Vice President Mike Pence,  sitsin front of Kim Yong Nam, Kim Jong Un's sister, at the opening ceremony of the PyeongChang 2018 Winter Olympic Games.

Choe called Pence a “political dummy” for comparing Libya to North Korea. She noted that Libya’s nuclear program was in its early stages when it came to the negotiating table, while North Korea has spent years developing its nuclear weapons.

“As a person involved in the US affairs, I cannot suppress my surprise at such ignorant and stupid remarks gushing out from the mouth of the US vice president,” she said.

Pence has been vocal critic of North Korea and its human rights abuses.

While representing the United States at the Winter Olympics in South Korea earlier this year, he brought along the father of Otto Warmbier, an American university student who was imprisoned in North Korea and died shortly after his return to the United States in a vegetative state. At the opening ceremony, he chose to ignore Kim Yo Jong, Kim Jong Un’s sister, when sitting feet away from her.

Analysts believe that Choe, a diplomat who focuses on the US-North Korea relationship, is a rising star in North Korea’s Foreign Ministry. She was reportedly promoted to vice minister earlier this year.

North Korea's Choe Son Hui, center, meets with reporters in Beijing on June 23, 2016.

Summit preparations underway

Trump and Kim’s summit will be the the first meeting between a sitting US President and North Korean leader, but the North Koreans have expressed displeasure over recent comments by the United States and joint military exercises between Washington and Seoul.

The North Koreans have largely spared Trump from the charged insults aimed at Bolton and Pence. Trump, for his part, has shifted to a more positive tone when discussing North Korea’s young leader.

Trump said Tuesday that the meeting could be delayed, but both sides appear to be moving ahead with the planning process.

President Donald Trump meets with South Korean President Moon Jae-In in the Oval Office of the White House, Tuesday, May 22, 2018, in Washington. (AP Photo/Evan Vucci)
Trump on NK summit: We're moving along
01:53 - Source: CNN

Top White House officials are expected to travel to Singapore this weekend to work with the North Koreans on logistical and agenda items. The North Koreans are also expected to blow up the tunnels at their nuclear test site in the coming days – a promise Kim made when he met with South Korea’s Moon Jae-in at the end of April.

Speaking alongside his Chinese and Japanese counterparts in Washington, US Secretary of State Mike Pompeo told reporters he’s hopeful about the prospects.

“I hope that we can have this opportunity, this historic opportunity to do something that would truly transform this global challenge that’s been threatening the world for an awfully long time,” he said.

But a senior administration official involved in the planning process told CNN that Trump’s team wants more high-level talks with Pyongyang before the summit.
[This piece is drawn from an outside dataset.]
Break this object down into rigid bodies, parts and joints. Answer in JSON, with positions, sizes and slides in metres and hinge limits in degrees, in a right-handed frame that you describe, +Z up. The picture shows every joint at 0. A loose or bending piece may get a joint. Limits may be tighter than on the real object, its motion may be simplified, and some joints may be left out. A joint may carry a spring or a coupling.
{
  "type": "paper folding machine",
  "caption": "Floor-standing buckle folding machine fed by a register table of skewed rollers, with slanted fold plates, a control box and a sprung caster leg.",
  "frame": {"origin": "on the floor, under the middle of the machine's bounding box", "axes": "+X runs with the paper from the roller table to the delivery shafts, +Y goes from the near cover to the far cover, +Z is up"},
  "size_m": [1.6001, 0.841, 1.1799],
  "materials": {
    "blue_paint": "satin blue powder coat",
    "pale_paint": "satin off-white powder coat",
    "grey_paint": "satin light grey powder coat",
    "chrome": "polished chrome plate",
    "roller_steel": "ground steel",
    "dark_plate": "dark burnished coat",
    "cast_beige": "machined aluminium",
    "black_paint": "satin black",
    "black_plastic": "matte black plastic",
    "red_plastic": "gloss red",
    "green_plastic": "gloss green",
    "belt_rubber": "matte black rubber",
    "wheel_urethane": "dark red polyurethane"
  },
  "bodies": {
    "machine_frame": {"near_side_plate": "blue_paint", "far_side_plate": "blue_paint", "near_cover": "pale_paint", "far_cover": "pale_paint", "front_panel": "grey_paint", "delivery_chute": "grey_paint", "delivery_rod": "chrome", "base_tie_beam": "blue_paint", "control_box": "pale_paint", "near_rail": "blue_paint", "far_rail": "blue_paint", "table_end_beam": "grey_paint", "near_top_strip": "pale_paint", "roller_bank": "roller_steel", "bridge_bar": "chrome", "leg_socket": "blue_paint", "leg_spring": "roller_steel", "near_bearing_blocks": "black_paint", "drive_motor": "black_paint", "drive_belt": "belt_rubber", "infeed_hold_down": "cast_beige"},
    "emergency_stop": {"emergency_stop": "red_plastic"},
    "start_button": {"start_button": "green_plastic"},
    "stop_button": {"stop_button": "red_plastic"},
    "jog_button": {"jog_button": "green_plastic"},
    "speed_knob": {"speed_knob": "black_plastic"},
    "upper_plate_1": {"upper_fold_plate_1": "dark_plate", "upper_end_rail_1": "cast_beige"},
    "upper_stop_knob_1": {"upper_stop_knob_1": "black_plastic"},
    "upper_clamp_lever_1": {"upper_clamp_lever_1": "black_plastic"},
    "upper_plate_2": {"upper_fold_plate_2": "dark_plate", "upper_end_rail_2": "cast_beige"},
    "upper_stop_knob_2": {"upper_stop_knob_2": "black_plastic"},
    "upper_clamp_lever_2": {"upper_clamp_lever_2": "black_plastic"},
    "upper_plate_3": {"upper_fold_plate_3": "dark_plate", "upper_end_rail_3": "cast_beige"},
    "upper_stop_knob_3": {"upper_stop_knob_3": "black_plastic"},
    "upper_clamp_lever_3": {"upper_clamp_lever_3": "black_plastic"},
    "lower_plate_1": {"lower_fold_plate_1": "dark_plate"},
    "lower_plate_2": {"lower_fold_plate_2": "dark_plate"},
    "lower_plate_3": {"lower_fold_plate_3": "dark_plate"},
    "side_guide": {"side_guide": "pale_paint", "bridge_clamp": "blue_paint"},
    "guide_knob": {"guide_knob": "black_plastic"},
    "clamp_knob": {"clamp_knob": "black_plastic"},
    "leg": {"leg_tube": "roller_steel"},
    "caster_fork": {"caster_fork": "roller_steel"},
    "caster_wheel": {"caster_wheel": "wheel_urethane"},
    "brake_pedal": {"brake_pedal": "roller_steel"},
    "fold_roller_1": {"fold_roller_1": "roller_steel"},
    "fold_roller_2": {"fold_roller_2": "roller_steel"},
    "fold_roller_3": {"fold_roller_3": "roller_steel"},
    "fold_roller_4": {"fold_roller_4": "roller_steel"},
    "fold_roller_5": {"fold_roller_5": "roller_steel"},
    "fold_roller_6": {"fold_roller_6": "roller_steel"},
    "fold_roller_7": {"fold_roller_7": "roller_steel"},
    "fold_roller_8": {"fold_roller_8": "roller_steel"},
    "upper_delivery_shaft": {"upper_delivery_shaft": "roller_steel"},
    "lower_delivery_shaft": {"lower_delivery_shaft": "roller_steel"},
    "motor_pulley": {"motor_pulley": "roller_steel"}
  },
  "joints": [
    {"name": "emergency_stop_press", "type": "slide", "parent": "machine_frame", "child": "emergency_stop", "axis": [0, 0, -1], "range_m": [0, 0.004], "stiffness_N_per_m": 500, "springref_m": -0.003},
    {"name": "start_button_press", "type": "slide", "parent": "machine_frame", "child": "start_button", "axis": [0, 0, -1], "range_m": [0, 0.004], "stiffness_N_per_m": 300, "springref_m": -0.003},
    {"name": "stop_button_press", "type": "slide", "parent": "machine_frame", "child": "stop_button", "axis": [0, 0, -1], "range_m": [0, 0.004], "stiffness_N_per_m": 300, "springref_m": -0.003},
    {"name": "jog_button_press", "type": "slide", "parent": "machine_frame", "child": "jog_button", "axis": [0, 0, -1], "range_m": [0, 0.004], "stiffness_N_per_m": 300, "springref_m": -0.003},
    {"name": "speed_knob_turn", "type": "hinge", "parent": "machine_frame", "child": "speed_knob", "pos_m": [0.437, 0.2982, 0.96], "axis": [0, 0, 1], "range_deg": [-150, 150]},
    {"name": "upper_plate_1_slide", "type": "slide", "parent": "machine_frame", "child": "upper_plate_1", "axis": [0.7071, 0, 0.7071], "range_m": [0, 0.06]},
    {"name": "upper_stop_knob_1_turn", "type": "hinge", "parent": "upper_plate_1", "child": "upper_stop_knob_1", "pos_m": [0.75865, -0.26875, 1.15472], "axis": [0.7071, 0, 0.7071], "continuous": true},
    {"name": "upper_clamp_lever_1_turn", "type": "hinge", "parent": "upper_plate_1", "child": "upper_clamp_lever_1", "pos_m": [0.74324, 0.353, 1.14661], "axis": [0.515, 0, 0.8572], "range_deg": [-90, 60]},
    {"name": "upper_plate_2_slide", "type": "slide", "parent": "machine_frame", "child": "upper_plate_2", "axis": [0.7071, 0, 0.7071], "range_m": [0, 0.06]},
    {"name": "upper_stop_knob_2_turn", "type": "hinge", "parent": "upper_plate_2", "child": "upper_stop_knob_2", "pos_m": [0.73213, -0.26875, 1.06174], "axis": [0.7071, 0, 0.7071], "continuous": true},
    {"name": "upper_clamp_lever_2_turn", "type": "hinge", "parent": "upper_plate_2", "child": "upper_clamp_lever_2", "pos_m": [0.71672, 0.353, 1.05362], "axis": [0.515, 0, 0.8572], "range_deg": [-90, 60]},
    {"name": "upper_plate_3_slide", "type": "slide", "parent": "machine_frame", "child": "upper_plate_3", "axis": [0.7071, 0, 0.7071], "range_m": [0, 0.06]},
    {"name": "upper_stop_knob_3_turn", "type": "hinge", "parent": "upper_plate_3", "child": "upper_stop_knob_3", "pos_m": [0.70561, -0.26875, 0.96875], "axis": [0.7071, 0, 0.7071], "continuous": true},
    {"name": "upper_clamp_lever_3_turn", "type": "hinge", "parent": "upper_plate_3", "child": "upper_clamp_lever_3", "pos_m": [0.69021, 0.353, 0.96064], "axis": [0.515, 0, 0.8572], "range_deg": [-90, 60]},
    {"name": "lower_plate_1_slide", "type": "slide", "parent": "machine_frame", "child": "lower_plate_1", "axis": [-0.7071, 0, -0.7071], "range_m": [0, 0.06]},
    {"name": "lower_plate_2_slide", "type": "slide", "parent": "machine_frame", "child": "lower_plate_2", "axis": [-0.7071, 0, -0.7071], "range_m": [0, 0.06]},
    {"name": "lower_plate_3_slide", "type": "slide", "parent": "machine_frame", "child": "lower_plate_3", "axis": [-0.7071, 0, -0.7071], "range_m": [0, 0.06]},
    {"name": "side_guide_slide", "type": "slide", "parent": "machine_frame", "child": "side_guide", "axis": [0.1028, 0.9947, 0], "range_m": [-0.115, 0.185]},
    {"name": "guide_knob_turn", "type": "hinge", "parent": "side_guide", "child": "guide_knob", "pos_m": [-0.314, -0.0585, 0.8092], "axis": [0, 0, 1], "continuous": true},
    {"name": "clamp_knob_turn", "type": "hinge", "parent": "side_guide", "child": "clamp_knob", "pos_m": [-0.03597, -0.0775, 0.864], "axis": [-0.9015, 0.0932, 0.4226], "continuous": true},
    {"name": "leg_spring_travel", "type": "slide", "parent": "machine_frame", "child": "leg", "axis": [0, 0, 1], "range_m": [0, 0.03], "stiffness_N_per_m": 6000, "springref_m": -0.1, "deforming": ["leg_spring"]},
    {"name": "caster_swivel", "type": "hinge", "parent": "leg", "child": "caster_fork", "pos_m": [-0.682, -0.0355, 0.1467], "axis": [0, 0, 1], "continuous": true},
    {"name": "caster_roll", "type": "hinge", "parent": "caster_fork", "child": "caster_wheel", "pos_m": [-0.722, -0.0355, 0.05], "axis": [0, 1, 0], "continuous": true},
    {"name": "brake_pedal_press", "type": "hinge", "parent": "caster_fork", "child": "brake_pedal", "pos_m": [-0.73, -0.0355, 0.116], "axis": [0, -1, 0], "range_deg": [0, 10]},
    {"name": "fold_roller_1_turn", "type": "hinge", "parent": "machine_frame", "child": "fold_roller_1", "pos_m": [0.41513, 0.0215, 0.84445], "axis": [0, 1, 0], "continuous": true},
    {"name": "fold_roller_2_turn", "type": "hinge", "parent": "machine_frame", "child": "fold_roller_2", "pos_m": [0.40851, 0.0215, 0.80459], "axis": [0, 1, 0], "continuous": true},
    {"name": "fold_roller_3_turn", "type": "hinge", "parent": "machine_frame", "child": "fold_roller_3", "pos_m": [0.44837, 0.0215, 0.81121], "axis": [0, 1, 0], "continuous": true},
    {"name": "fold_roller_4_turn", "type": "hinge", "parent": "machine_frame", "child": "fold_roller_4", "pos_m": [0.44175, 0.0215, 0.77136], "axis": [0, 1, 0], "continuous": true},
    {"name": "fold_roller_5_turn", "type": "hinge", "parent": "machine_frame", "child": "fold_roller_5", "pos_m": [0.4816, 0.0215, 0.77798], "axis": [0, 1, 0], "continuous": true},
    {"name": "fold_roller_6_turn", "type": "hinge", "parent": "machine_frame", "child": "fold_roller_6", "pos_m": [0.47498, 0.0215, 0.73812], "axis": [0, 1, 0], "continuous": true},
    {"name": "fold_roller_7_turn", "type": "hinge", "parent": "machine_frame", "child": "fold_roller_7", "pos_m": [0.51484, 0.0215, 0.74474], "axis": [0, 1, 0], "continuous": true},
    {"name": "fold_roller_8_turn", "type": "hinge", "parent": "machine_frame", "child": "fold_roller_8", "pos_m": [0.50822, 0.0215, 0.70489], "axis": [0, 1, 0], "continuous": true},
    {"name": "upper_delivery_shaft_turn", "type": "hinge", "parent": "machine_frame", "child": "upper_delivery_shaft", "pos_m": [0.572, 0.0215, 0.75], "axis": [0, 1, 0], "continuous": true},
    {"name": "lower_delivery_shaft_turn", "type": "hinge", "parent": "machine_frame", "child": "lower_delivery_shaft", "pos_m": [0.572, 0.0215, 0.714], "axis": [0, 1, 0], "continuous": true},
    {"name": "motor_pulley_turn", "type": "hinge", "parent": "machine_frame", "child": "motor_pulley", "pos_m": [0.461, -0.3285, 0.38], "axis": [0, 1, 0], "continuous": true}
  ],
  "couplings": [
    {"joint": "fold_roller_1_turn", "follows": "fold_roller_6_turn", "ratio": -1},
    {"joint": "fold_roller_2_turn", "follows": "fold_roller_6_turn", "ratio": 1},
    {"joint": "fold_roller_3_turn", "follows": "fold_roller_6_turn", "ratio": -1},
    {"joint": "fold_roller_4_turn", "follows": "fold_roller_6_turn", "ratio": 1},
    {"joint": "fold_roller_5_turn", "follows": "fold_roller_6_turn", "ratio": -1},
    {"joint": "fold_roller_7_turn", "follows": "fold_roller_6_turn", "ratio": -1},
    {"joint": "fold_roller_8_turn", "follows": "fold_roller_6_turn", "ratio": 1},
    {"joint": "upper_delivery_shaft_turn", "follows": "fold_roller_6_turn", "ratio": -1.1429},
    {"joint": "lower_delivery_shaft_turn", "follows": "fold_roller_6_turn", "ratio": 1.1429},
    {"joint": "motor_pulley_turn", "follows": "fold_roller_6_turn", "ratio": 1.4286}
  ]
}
Those comments come as the Pentagon made public a study on 2017’s military and security developments in North Korea. The current version of the study, which is produced due to a congressional mandate, was completed before Trump agreed to meet with Kim.
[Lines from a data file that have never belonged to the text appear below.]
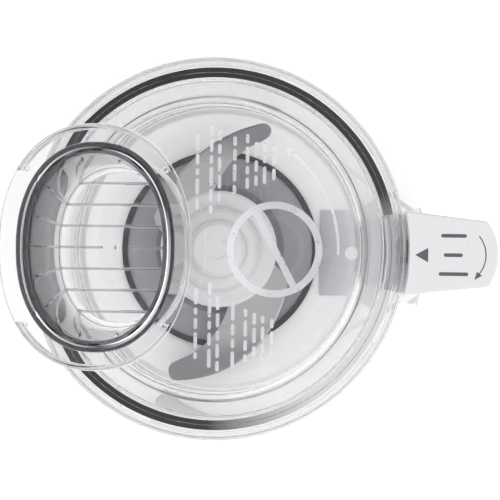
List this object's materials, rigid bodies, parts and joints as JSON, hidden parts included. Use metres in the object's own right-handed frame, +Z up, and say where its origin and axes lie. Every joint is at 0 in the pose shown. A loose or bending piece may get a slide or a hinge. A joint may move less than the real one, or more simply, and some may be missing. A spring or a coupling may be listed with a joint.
{
  "type": "food processor",
  "caption": "Food processor: clear round bowl and turning lid with an oval feed tube and hollow pusher, sickle blade on a drive spindle, white direct-drive motor base.",
  "frame": {"origin": "centre of the foot ring on the table, on the axis of bowl and spindle", "axes": "+Z up along the spindle, +X towards the bowl handle, +Y to the back where the cord outlet is"},
  "size_m": [0.2482, 0.2, 0.333],
  "materials": {
    "rubber": "matte",
    "base_white": "satin",
    "inner_white": "matte",
    "seat_grey": "satin",
    "dark_plastic": "matte",
    "lamination": "satin",
    "copper": "gloss",
    "cast_alloy": "cast",
    "zinc_steel": "satin",
    "bright_steel": "polished",
    "capacitor_case": "satin",
    "board_green": "satin",
    "clear_bowl": "clear plastic",
    "clear_lid": "clear plastic",
    "clear_tube": "clear plastic",
    "clear_pusher": "clear plastic",
    "handle_white": "satin",
    "rod_grey": "satin",
    "blade_steel": "ground",
    "hub_white": "satin"
  },
  "bodies": {
    "base": {"foot_ring": "rubber", "base_plate": "inner_white", "base_housing": "base_white", "base_screws": "zinc_steel", "seat_gasket": "rubber", "seat_plate": "seat_grey", "interlock_cover": "seat_grey", "stator_core": "lamination", "stator_windings": "copper", "lower_bracket": "cast_alloy", "upper_bracket": "cast_alloy", "through_bolts": "zinc_steel", "motor_mounts": "rubber", "mount_screws": "zinc_steel", "shaft_bearings": "bright_steel", "shaft_seal": "rubber", "run_capacitor": "capacitor_case", "control_board": "board_green", "safety_switch": "dark_plastic", "strain_relief": "rubber"},
    "plunger": {"switch_plunger": "rod_grey"},
    "spindle": {"drive_spindle": "bright_steel", "rotor_core": "lamination", "rotor_cage": "cast_alloy", "cooling_fan": "dark_plastic", "drive_coupling": "bright_steel"},
    "bowl": {"bowl": "clear_bowl", "handle_grip": "handle_white", "handle_cover": "handle_white", "handle_screws": "zinc_steel", "rod_spring": "bright_steel"},
    "rod": {"interlock_rod": "rod_grey"},
    "lid": {"lid_disc": "clear_lid", "feed_tube": "clear_tube"},
    "pusher": {"pusher": "clear_pusher"},
    "blade": {"blade_hub": "hub_white", "blade_lower": "blade_steel", "blade_upper": "blade_steel", "hub_cap": "hub_white", "hub_insert": "seat_grey"}
  },
  "joints": [
    {"name": "spindle_spin", "type": "hinge", "parent": "base", "child": "spindle", "pos_m": [0, 0, 0.1], "axis": [0, 0, 1], "continuous": true},
    {"name": "bowl_lift", "type": "slide", "parent": "base", "child": "bowl", "axis": [0, 0, 1], "range_m": [0, 0.13]},
    {"name": "blade_spin", "type": "hinge", "parent": "bowl", "child": "blade", "pos_m": [0, 0, 0.15], "axis": [0, 0, 1], "continuous": true},
    {"name": "lid_turn", "type": "hinge", "parent": "bowl", "child": "lid", "pos_m": [0, 0, 0.23], "axis": [0, 0, 1], "range_deg": [-32, 0]},
    {"name": "rod_slide", "type": "slide", "parent": "bowl", "child": "rod", "axis": [0, 0, 1], "range_m": [0, 0.004], "deforming": ["rod_spring"]},
    {"name": "plunger_slide", "type": "slide", "parent": "base", "child": "plunger", "axis": [0, 0, 1], "range_m": [0, 0.003]},
    {"name": "pusher_slide", "type": "slide", "parent": "lid", "child": "pusher", "axis": [0, 0, 1], "range_m": [0, 0.105]}
  ],
  "couplings": [
    {"joint": "blade_spin", "follows": "spindle_spin", "ratio": 1},
    {"joint": "rod_slide", "follows": "lid_turn", "m_per_rad": -0.00716},
    {"joint": "plunger_slide", "follows": "lid_turn", "m_per_rad": -0.00537}
  ]
}
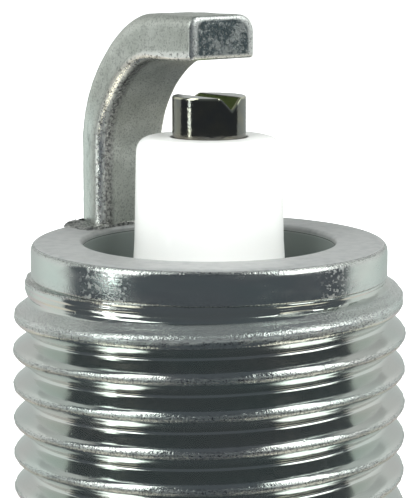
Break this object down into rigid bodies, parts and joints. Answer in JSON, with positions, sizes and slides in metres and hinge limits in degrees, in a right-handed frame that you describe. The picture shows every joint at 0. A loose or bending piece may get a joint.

The White House has maintained it will not repeat what it believes were mistakes by previous US administrations – signing on to agreements that were supposed to exchange concessions for steps toward denuclearization over time.
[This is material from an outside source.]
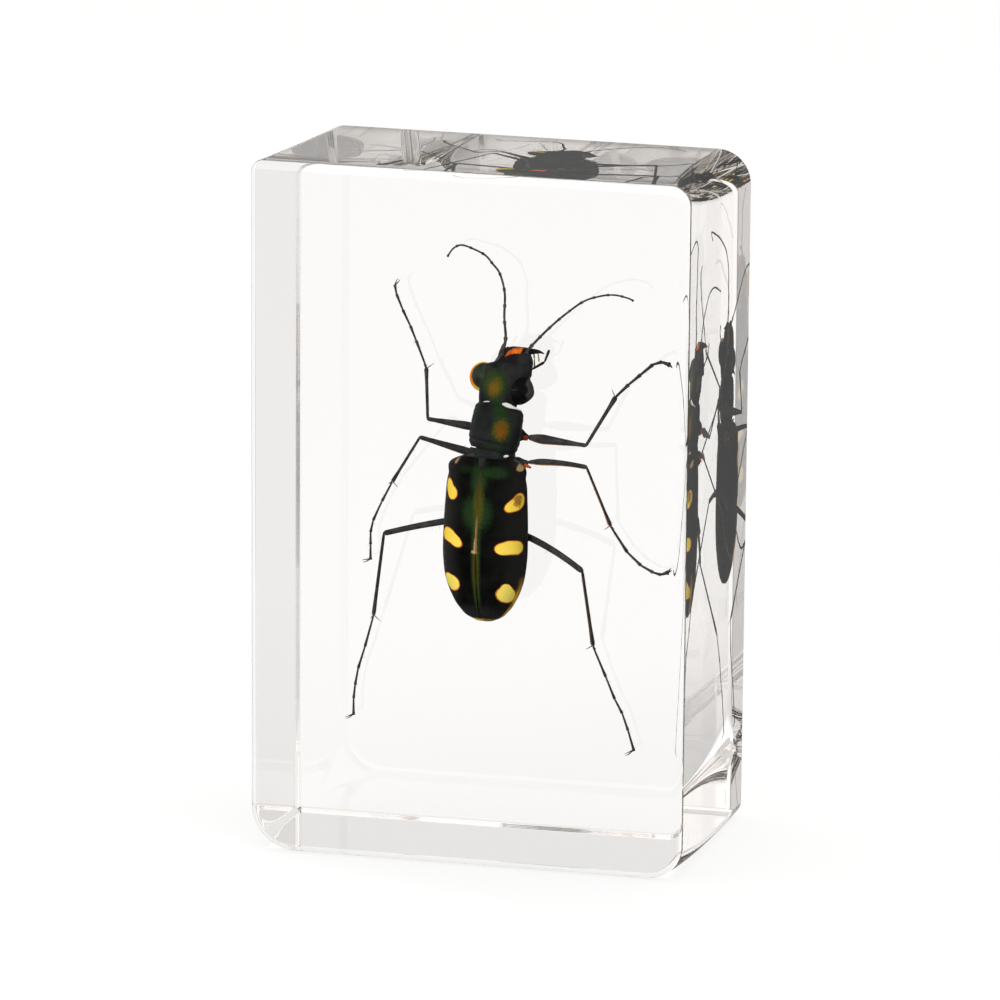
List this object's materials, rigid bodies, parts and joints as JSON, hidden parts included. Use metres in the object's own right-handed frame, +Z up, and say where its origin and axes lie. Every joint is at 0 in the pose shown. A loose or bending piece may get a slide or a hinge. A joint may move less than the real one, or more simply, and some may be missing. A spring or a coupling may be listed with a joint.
{
  "type": "insect in resin block",
  "caption": "Small clear casting-resin block standing on its short end, with a dried tiger beetle sealed head up inside it, its back towards the front face.",
  "frame": {"origin": "middle of the block's flat base, which is the bottom centre of the bounding box", "axes": "+Z up along the block's long side, -Y out of the front face that the beetle's back is turned to, +X to the right of someone who looks at that face"},
  "size_m": [0.028, 0.0176, 0.044],
  "materials": {
    "clear_resin": "polished clear polyester casting resin",
    "beetle_black": "glossy black-green beetle cuticle"
  },
  "bodies": {
    "root": {"resin_front_half": "clear_resin", "resin_back_half": "clear_resin", "tiger_beetle": "beetle_black"}
  },
  "joints": []
}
There have been suggestions that Trump may try to negotiate a deal in which the North Koreans give up much of their nuclear weapons at the outset.

But some experts worry about that approach, and it’s unclear if the North Koreans would be interested.

“Pyongyang is trying to shift the discussion away from immediate disarmament and economic benefits and toward a protracted exchange of security concessions,” said Mount of the Federation of American Scientists.

“Dismantling a weapons program this complex would take time to fully understand and safely tear down. It is not reasonable or prudent to rush this process.”